The whitefin trevally is distributed throughout the tropical and temperate waters of the Indo-Pacific region, although in a very patchily recorded distribution. In the western Indian Ocean, the species has only been recorded from South Africa, Somalia, and in the Gulf of Oman. In the eastern Indian Ocean, the species is known from northwestern Australia, and definitely extends its distribution into the Pacific as far as Okinawa. If Carangoides dasson is synonymous with Kaiwarinus equula, this extends the species distribution well into the Pacific, ranging to Hawaii and Easter Island. Before the species was recorded in Australia in 1988, the whitefin trevally was thought to only have an antitropical distribution. The fish probably has a more continuous distribution than currently known, with lack of adequate sampling contributing its patchily known distribution.

The whitefin trevally is thought to primarily inhabit deep waters on the continental shelf and slope between 90 and 200 m deep over sandy and muddy substrates. At least one record exists of the species in shallow inshore waters, where an individual was captured off a sandy beach on Japan, but was thought to be stray fish. Two specimens were caught at the entrance of Durban Harbour, South Africa in December 2022, indicating that shoals travel into inshore waters of up to 20 m.

==Biology==
The whitefin trevally is a benthic predator, taking a variety of small fish, crustaceans, and cephalopods, either by foraging or chasing down its prey using its eyes which are extremely well adapted to the deep, low-light waters. Along with the white trevally, Pseudocaranx dentex, it is the only member of the Carangidae to have the anatomy of its eyes examined, with the study finding excellent dark-environment sight due to the presence of a tapetum.

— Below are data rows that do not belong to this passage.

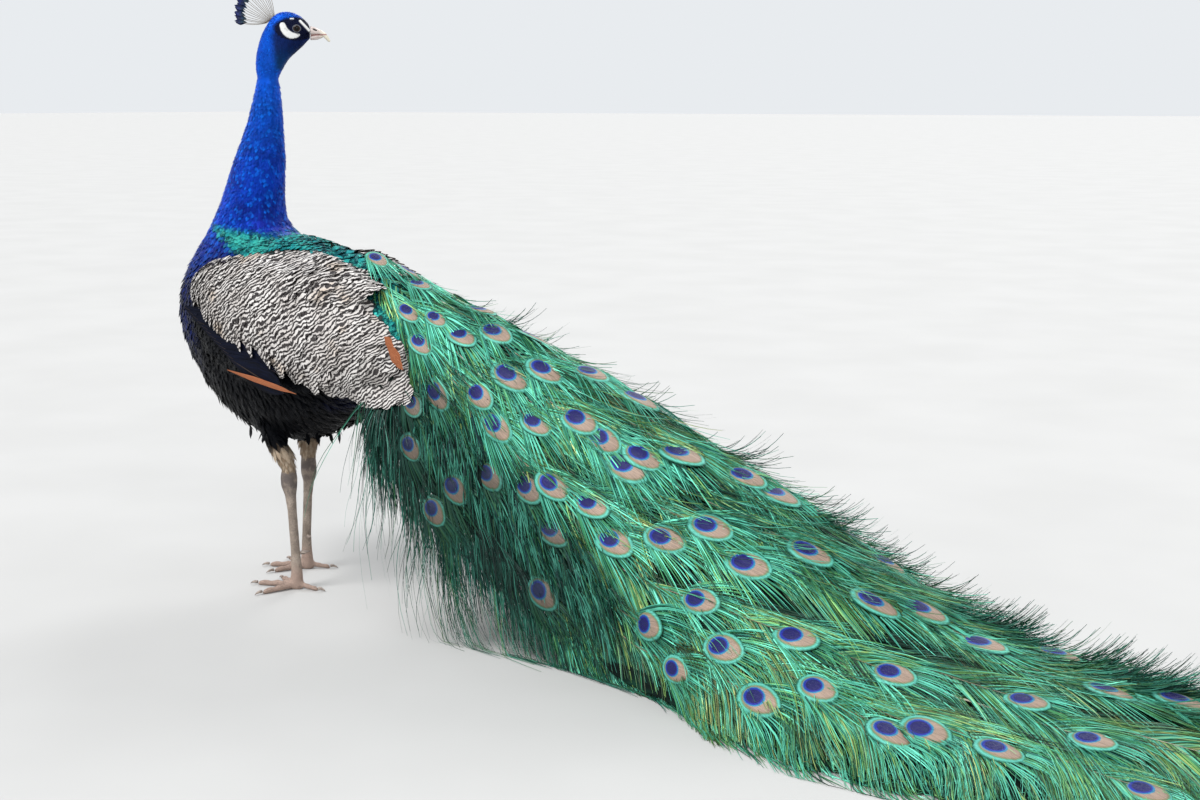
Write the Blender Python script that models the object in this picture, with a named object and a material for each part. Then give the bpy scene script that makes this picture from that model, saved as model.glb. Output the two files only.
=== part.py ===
import math
from collections import namedtuple

import bmesh
import bpy
from mathutils import Matrix, Vector

# Peafowl cock at life size, standing with its head turned back and its train laid on the floor.
# Metres, +Z up. The breast faces -X, the train runs toward +X and the bird's left side is -Y.
# Side-view points are (x, z) pairs. Everything hangs on one empty, which puts the middle of the
# finished bird's footprint at the origin.

GAP = 0.00035               # clear space between touching pieces
RING = 20                   # points round a neck or trunk section

NECK_TOP = 0.784            # height of the joint between neck and head
NECK_CUT = 3.55             # places of the thin cuts along the list of body sections
SHOULDER_CUT = 6.55

HEAD_PLACE = (-0.066, 0.004)            # back of the head, over the top of the neck
HEAD_TURN = math.radians(42)            # the bill points back past the bird's right shoulder
EYE_RADIUS = 0.0068
EYE_PLACE = (0.0396, 0.0100, 0.8570)    # forward, sideways and up in the head's own frame

CREST_SHAFTS = 9
CREST_LENGTH = 0.058
CREST_SPREAD = (math.radians(97), math.radians(187))
CREST_ROOT = (0.0010, 0.8705)

THIGH_FOOT = 0.1865         # height where the thigh feathers end above the hock
SHANK_FOOT = 0.0190         # height where the shank joins the foot
TOE_RADIUS = 0.0062
CLAW_LENGTH = 0.013

TRAIN_START = 0.055
TRAIN_CUT = 0.480
TRAIN_REST = 0.950          # from here the train lies wholly on the floor
TRAIN_TIP = 1.620
TRAIN_LOBES = 8             # feather ends along each side of the fan
TRAIN_LEAN = 0.86           # the right side is swept in this much against the left
TRAIN_EDGE = 0.0045

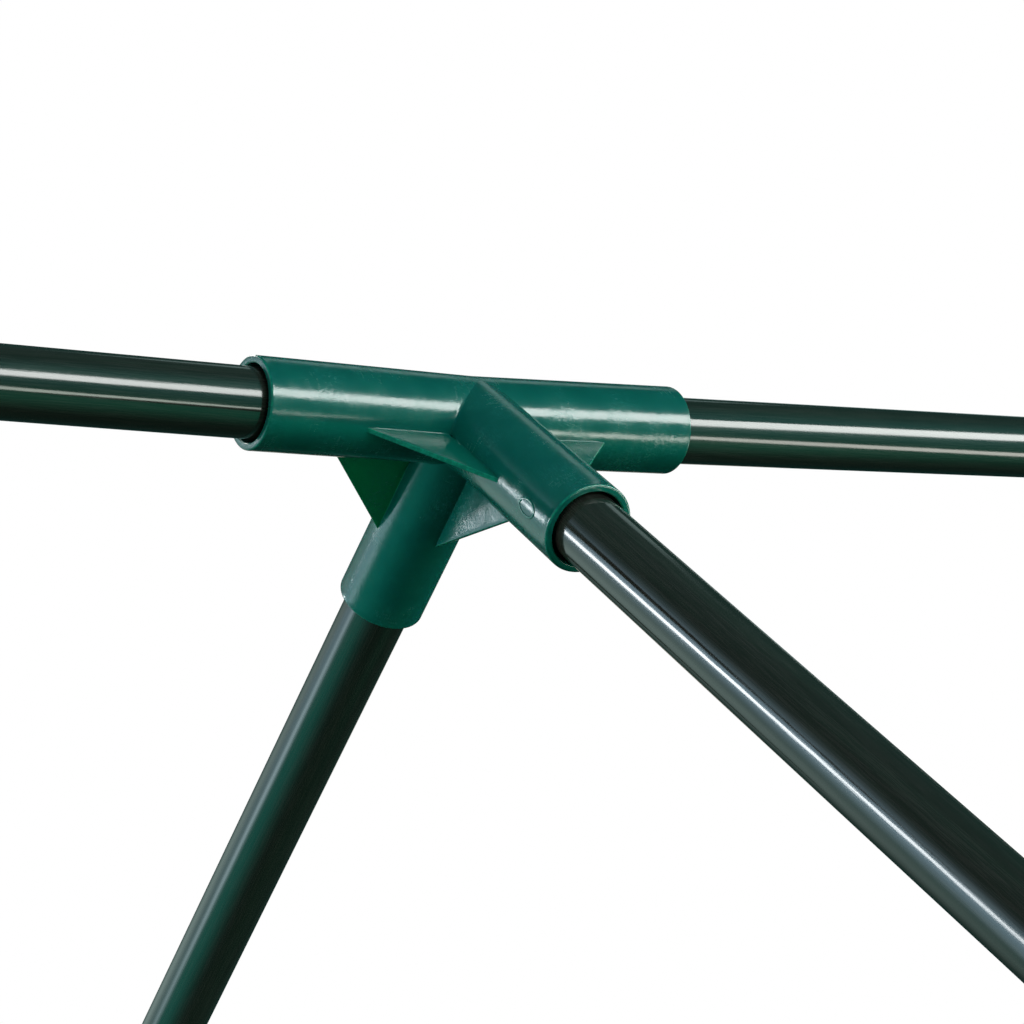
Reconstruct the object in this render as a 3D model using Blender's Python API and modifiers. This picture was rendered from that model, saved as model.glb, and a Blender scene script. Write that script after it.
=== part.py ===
"""Four-way push-fit joint of a garden tube frame: a moulded connector and the four tubes it holds.

Metres, +Z up. The axes of the four sockets cross at the origin. +X follows the ridge to the
right, +Y points to the back rafter, and both rafters run down from the joint.
"""

import math

import bmesh
import bpy
from mathutils import Matrix, Vector

# The frame's angles
APEX_ANGLE = math.radians(105.5)  # between the two rafters
RIDGE_RISE = math.radians(0.9)  # each ridge socket rises this much outwards, as camber

# The tubes
TUBE_RADIUS = 0.008
TUBE_WALL = 0.0008
TUBE_LENGTH = 0.250

# The sockets, measured along their axes from the crossing
MOUTH_DISTANCE = 0.056
STOP_DISTANCE = 0.014
MOUTH_CLEARANCE = 0.00075  # between the tube and the bore, at the mouth
STOP_CLEARANCE = 0.00035  # the same at the bottom, because the bore tapers
MOUTH_WALL = 0.00175  # the socket's plastic, outside the bore at the mouth
ROOT_WALL = 0.00193  # and outside the bore at the bottom
MOUTH_RADIUS = TUBE_RADIUS + MOUTH_CLEARANCE + MOUTH_WALL
ROOT_RADIUS = TUBE_RADIUS + STOP_CLEARANCE + ROOT_WALL
SEAT_GAP = 0.0003  # between the tube's end and the stop
MOUTH_ROUNDING = 0.0006
LEAD_IN = 0.0003
CORE_CLEARANCE = 0.0002  # the hollow behind the stop is this much smaller than the tube's inside
CORE_OVERLAP = 0.002  # the hollows run this far past the crossing, into one another
RAFTER_SHY = 0.0001  # keeps the rafter sockets' upper ends inside the ridge sockets' skin
RIDGE_OVERLAP = 0.001  # the ridge sockets run this far past the crossing
RAFTER_OVERLAP = 0.0004  # the same for the rafter sockets

# The gussets: flat triangular webs between neighbouring sockets
GUSSET_THICKNESS = 0.0011
GUSSET_ON_RIDGE = 0.0315
GUSSET_ON_RAFTER = 0.0333
APEX_GUSSET_ON_RAFTER = 0.0295

# Fineness
TURN_STEPS = 48
ROUNDING_STEPS = 3
CUT_PAST = 0.004

GREEN_PLASTIC = (0.004, 0.105, 0.078, 1.0)
DARK_GREEN_COAT = (0.006, 0.012, 0.009, 1.0)


def ridge_direction(side):
    """The way out of a ridge socket: side is -1 on the left and +1 on the right."""
    return Vector((side * math.cos(RIDGE_RISE), 0.0, math.sin(RIDGE_RISE)))


def rafter_direction(side):
    """The way out of a rafter socket: side is -1 at the front and +1 at the back."""
    return Vector((0.0, side * math.sin(APEX_ANGLE / 2), -math.cos(APEX_ANGLE / 2)))


ARMS = {
    "ridge_left": ridge_direction(-1),
    "ridge_right": ridge_direction(1),
    "rafter_front": rafter_direction(-1),
    "rafter_back": rafter_direction(1),
}

# Each gusset's two arms and its reach along each of them
GUSSETS = {
    "left_front": ("ridge_left", GUSSET_ON_RIDGE, "rafter_front", GUSSET_ON_RAFTER),
    "right_front": ("ridge_right", GUSSET_ON_RIDGE, "rafter_front", GUSSET_ON_RAFTER),
    "left_back": ("ridge_left", GUSSET_ON_RIDGE, "rafter_back", GUSSET_ON_RAFTER),
    "right_back": ("ridge_right", GUSSET_ON_RIDGE, "rafter_back", GUSSET_ON_RAFTER),
    "apex": ("rafter_front", APEX_GUSSET_ON_RAFTER, "rafter_back", APEX_GUSSET_ON_RAFTER),
}


def clear_scene():
    for obj in list(bpy.data.objects):
        bpy.data.objects.remove(obj, do_unlink=True)


def new_collection(name):
    collection = bpy.data.collections.new(name)
    bpy.context.scene.collection.children.link(collection)
    return collection


def make_material(name, color, roughness):
    material = bpy.data.materials.new(name)
    material.use_nodes = True
    shader = material.node_tree.nodes["Principled BSDF"]
    shader.inputs["Base Color"].default_value = color
    shader.inputs["Roughness"].default_value = roughness
    shader.inputs["Metallic"].default_value = 0.0
    return material


def arm_matrix(arm, distance=0.0):
    """Turns local +Z to the arm's direction and moves the origin out along it."""
    outward = ARMS[arm]
    across = Vector((0.0, 1.0, 0.0)) if arm.startswith("ridge") else Vector((1.0, 0.0, 0.0))
    third = outward.cross(across)
    turn = Matrix((across, third, outward)).transposed().to_4x4()
    return Matrix.Translation(outward * distance) @ turn


def turned(name, profile, closed, collection):
    """A profile of (radius, height) points, top to bottom on the outside, turned about local Z."""
    mesh = bpy.data.meshes.new(name)
    points = [(radius, 0.0, height) for radius, height in profile]
    edges = [(i, i + 1) for i in range(len(points) - 1)]
    if closed:
        edges.append((len(points) - 1, 0))
    mesh.from_pydata(points, edges, [])
    obj = bpy.data.objects.new(name, mesh)
    collection.objects.link(obj)
    screw = obj.modifiers.new("turn", "SCREW")
    screw.steps = TURN_STEPS
    screw.render_steps = TURN_STEPS
    screw.use_merge_vertices = True
    screw.merge_threshold = 0.000001
    screw.use_smooth_shade = False
    return obj


def radius_at(distance):
    """The sockets' outer radius, which widens evenly from the crossing to the mouth."""
    share = distance / MOUTH_DISTANCE
    return ROOT_RADIUS + (MOUTH_RADIUS - ROOT_RADIUS) * share


def socket_blank(arm, collection):
    """The outside of one socket as a solid, with the mouth's outer edge rounded."""
    start = -RIDGE_OVERLAP if arm.startswith("ridge") else -RAFTER_OVERLAP
    root = ROOT_RADIUS if arm.startswith("ridge") else ROOT_RADIUS - RAFTER_SHY
    profile = [(0.0, MOUTH_DISTANCE)]
    for step in range(ROUNDING_STEPS + 1):
        angle = math.pi / 2 * (1 - step / ROUNDING_STEPS)
        radius = MOUTH_RADIUS - MOUTH_ROUNDING * (1 - math.cos(angle))
        height = MOUTH_DISTANCE - MOUTH_ROUNDING * (1 - math.sin(angle))
        profile.append((radius, height))
    profile += [(root, start), (0.0, start)]
    blank = turned(f"{arm}_blank", profile, False, collection)
    blank.matrix_world = arm_matrix(arm)
    return blank


def bore_cutter(arm, collection):
    """The stepped hollow of one socket: lead-in, tapered bore, stop shoulder and core."""
    mouth = TUBE_RADIUS + MOUTH_CLEARANCE
    bottom = TUBE_RADIUS + STOP_CLEARANCE
    core = TUBE_RADIUS - TUBE_WALL - CORE_CLEARANCE
    profile = [
        (0.0, MOUTH_DISTANCE + CUT_PAST),
        (mouth + LEAD_IN, MOUTH_DISTANCE + CUT_PAST),
        (mouth + LEAD_IN, MOUTH_DISTANCE),
        (mouth, MOUTH_DISTANCE - LEAD_IN),
        (bottom, STOP_DISTANCE),
        (core, STOP_DISTANCE),
        (core, -CORE_OVERLAP),
        (0.0, -CORE_OVERLAP),
    ]
    cutter = turned(f"{arm}_bore", profile, False, collection)
    cutter.matrix_world = arm_matrix(arm)
    return cutter


def gusset_blank(name, collection):
    """A flat web in the plane of its two arms, from the crossing to a straight free edge."""
    first_arm, first_reach, second_arm, second_reach = GUSSETS[name]
    first = ARMS[first_arm]
    normal = first.cross(ARMS[second_arm]).normalized()
    beside = normal.cross(first)
    second = Vector((ARMS[second_arm].dot(first), ARMS[second_arm].dot(beside)))
    inward = Vector((second.y, -second.x))
    outline = [
        Vector((0.0, 0.0)),
        Vector((first_reach, 0.0)),
        Vector((first_reach, radius_at(first_reach))),
        second * second_reach + inward * radius_at(second_reach),
        second * second_reach,
    ]
    curve = bpy.data.curves.new(f"gusset_{name}", "CURVE")
    curve.dimensions = "2D"
    curve.fill_mode = "BOTH"
    curve.extrude = GUSSET_THICKNESS / 2
    spline = curve.splines.new("POLY")
    spline.points.add(len(outline) - 1)
    for point, place in zip(spline.points, outline):
        point.co = (place.x, place.y, 0.0, 1.0)
    spline.use_cyclic_u = True
    guide = bpy.data.objects.new(f"gusset_{name}_outline", curve)
    collection.objects.link(guide)
    guide.matrix_world = Matrix((first, beside, normal)).transposed().to_4x4()
    return made_mesh(guide, f"gusset_{name}", collection)


def made_mesh(guide, name, collection):
    """The mesh of a curve object, with its caps welded on, in the curve's place."""
    bpy.context.view_layer.update()
    graph = bpy.context.evaluated_depsgraph_get()
    mesh = bpy.data.meshes.new_from_object(guide.evaluated_get(graph))
    welded = bmesh.new()
    welded.from_mesh(mesh)
    bmesh.ops.remove_doubles(welded, verts=welded.verts, dist=0.000001)
    bmesh.ops.recalc_face_normals(welded, faces=welded.faces)
    welded.to_mesh(mesh)
    welded.free()
    obj = bpy.data.objects.new(name, mesh)
    obj.matrix_world = guide.matrix_world.copy()
    collection.objects.link(obj)
    bpy.data.objects.remove(guide, do_unlink=True)
    return obj


def hide_helper(obj):
    obj.hide_render = True
    obj.display_type = "WIRE"


def shade_round(obj):
    """Smooth shading that keeps the sharp edges."""
    obj.data.shade_smooth()
    obj.data.set_sharp_from_angle(angle=math.radians(30))


def add_boolean(obj, operation, other):
    """One step of the moulding. EXACT loses the second rafter socket, whose edges cross the first's."""
    modifier = obj.modifiers.new(other.name, "BOOLEAN")
    modifier.operation = operation
    modifier.solver = "MANIFOLD"
    modifier.object = other


def make_connector(parts, helpers):
    """Four sockets and five gussets in one moulding, with its stepped hollows cut last."""
    blanks = [socket_blank(arm, helpers) for arm in ARMS]
    webs = [gusset_blank(name, helpers) for name in GUSSETS]
    bores = [bore_cutter(arm, helpers) for arm in ARMS]
    connector = blanks[0]
    connector.name = "connector"
    helpers.objects.unlink(connector)
    parts.objects.link(connector)
    for other in blanks[1:] + webs:
        add_boolean(connector, "UNION", other)
        hide_helper(other)
    for cutter in bores:
        add_boolean(connector, "DIFFERENCE", cutter)
        hide_helper(cutter)
    shade_round(connector)
    connector.data.materials.append(make_material("green_moulded_plastic", GREEN_PLASTIC, 0.32))
    return connector


def make_tube(arm, collection, material):
    """A plain round tube, seated just off its stop, with its origin at the seated end."""
    inside = TUBE_RADIUS - TUBE_WALL
    profile = [
        (TUBE_RADIUS, TUBE_LENGTH),
        (TUBE_RADIUS, 0.0),
        (inside, 0.0),
        (inside, TUBE_LENGTH),
    ]
    kind, side = arm.split("_")
    tube = turned(f"{kind}_tube_{side}", profile, True, collection)
    tube.matrix_world = arm_matrix(arm, STOP_DISTANCE + SEAT_GAP)
    shade_round(tube)
    tube.data.materials.append(material)
    return tube


def main():
    clear_scene()
    parts = new_collection("four_way_tube_joint")
    helpers = new_collection("joint_cutters")
    make_connector(parts, helpers)
    coat = make_material("dark_green_coated_steel", DARK_GREEN_COAT, 0.12)
    for arm in ARMS:
        make_tube(arm, parts, coat)


main()
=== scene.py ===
"""Looks of a four-way push-fit joint of a garden tube frame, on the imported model's frame.

Metres, +Z up. The axes of the four sockets cross at the origin. +X follows the ridge to the
right, +Y points to the back rafter, and both rafters run down from the joint.
"""

import logging
import math
from dataclasses import dataclass, field
from enum import Enum
from functools import reduce
from typing import Dict, List, Tuple

import bmesh
import bpy
import numpy as np
from mathutils import Matrix, Vector


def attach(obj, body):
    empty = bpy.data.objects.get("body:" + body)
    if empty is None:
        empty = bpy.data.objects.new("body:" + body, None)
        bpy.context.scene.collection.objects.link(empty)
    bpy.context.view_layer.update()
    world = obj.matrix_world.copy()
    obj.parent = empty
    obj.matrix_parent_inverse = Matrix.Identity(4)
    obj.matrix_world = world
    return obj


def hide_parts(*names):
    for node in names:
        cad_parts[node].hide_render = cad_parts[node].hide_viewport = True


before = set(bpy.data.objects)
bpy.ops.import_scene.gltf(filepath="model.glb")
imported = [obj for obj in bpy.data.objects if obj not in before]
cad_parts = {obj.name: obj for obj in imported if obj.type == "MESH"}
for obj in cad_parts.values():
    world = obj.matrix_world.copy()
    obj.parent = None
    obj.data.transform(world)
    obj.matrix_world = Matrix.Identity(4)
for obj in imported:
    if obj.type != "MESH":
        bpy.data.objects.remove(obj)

LOG = logging.getLogger("tube_joint")
Colour = Tuple[float, float, float, float]
Span = Tuple[float, float]

APEX_ANGLE = math.radians(105.5)  # between the two rafters
RIDGE_RISE = math.radians(0.9)  # each ridge arm rises this much outwards
UNIT: Span = (0.0, 1.0)
TINY = 1e-9
WELD_DISTANCE = 1e-7
PATTERN_STEP = 0.4  # from one arm's pattern to the next one's
BUMP_DISTANCE = 0.0001


class Arm(Enum):
    """The four arms of the joint, by the first part of their CAD names."""

    RIDGE_LEFT = "ridge_left"
    RIDGE_RIGHT = "ridge_right"
    RAFTER_FRONT = "rafter_front"
    RAFTER_BACK = "rafter_back"

    @property
    def tube(self) -> str:
        """The name of this arm's tube, and of the body it rides on."""
        kind, side = self.value.split("_")
        return f"{kind}_tube_{side}"

    @property
    def outward(self) -> np.ndarray:
        """The unit vector out along this arm.

        Returns:
            The vector, whose lean comes from the frame's two angles.
        """
        half, rise = APEX_ANGLE / 2, RIDGE_RISE
        return {
            Arm.RIDGE_LEFT: np.array((-math.cos(rise), 0.0, math.sin(rise))),
            Arm.RIDGE_RIGHT: np.array((math.cos(rise), 0.0, math.sin(rise))),
            Arm.RAFTER_FRONT: np.array((0.0, -math.sin(half), -math.cos(half))),
            Arm.RAFTER_BACK: np.array((0.0, math.sin(half), -math.cos(half))),
        }[self]

    @property
    def shift(self) -> float:
        """How far this arm's pattern is moved on, so that no two arms look alike."""
        return PATTERN_STEP * list(Arm).index(self)

    @property
    def basis(self) -> Tuple[np.ndarray, np.ndarray]:
        """Two unit vectors square to the arm.

        Returns:
            The one as near straight up as it can be, and the one across the arm.
        """
        outward = self.outward
        upward = np.array((0.0, 0.0, 1.0)) - outward[2] * outward
        upward /= np.linalg.norm(upward)
        return upward, np.cross(outward, upward)


class Mask(Enum):
    """Point attributes that the materials read."""

    ALONG = "along"  # place in the arm's own directions: up, across and out, moved on for each arm
    EDGE = "edge"  # 1 on edges that take worn nicks and, on the moulding, a painted glow of light; 0 elsewhere
    OTHER = "other"  # 1 where the steel has no coat; on the moulding's webs, how much painted glow of light through the thin plastic they take


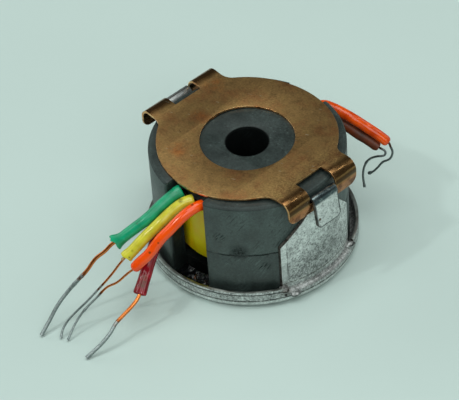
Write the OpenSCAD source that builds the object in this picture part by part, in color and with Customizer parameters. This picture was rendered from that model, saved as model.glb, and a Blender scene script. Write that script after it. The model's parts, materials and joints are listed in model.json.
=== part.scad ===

The maturation and reproduction of the whitefin trevally have been extensively studied off Japan due to the species' economic importance in this region. Sexual maturity is reached at a minimum length of 15.1 cm, although most individuals reach maturity at around 17.4 cm length and every individual is mature by 24 cm. Although these parameters were calculated for female fish, observational data suggest the male life history is similar. In Japan, the species has a prolonged spawning season, from May to October, during which females spawn repeatedly, releasing between 13,862 and 79,899 eggs per batch. The growth of males and females is very similar, and both have similar lifespans. A length of 7.5 cm is reached after the first year, and lengths of 12.3 cm, 16.0 cm and 18.8 cm after the second, third and fourth years, respectively.

==Relationship to humans==
The whitefin trevally is a commercially important species in the waters off Japan, where it is known as kaiwari (カイワリ), and of minor importance elsewhere throughout its range. For unknown reasons, the Japanese catch has decreased by half since the mid-1980s. It is taken primarily by bottom trawls on the continental shelf and considered to be a good table fish.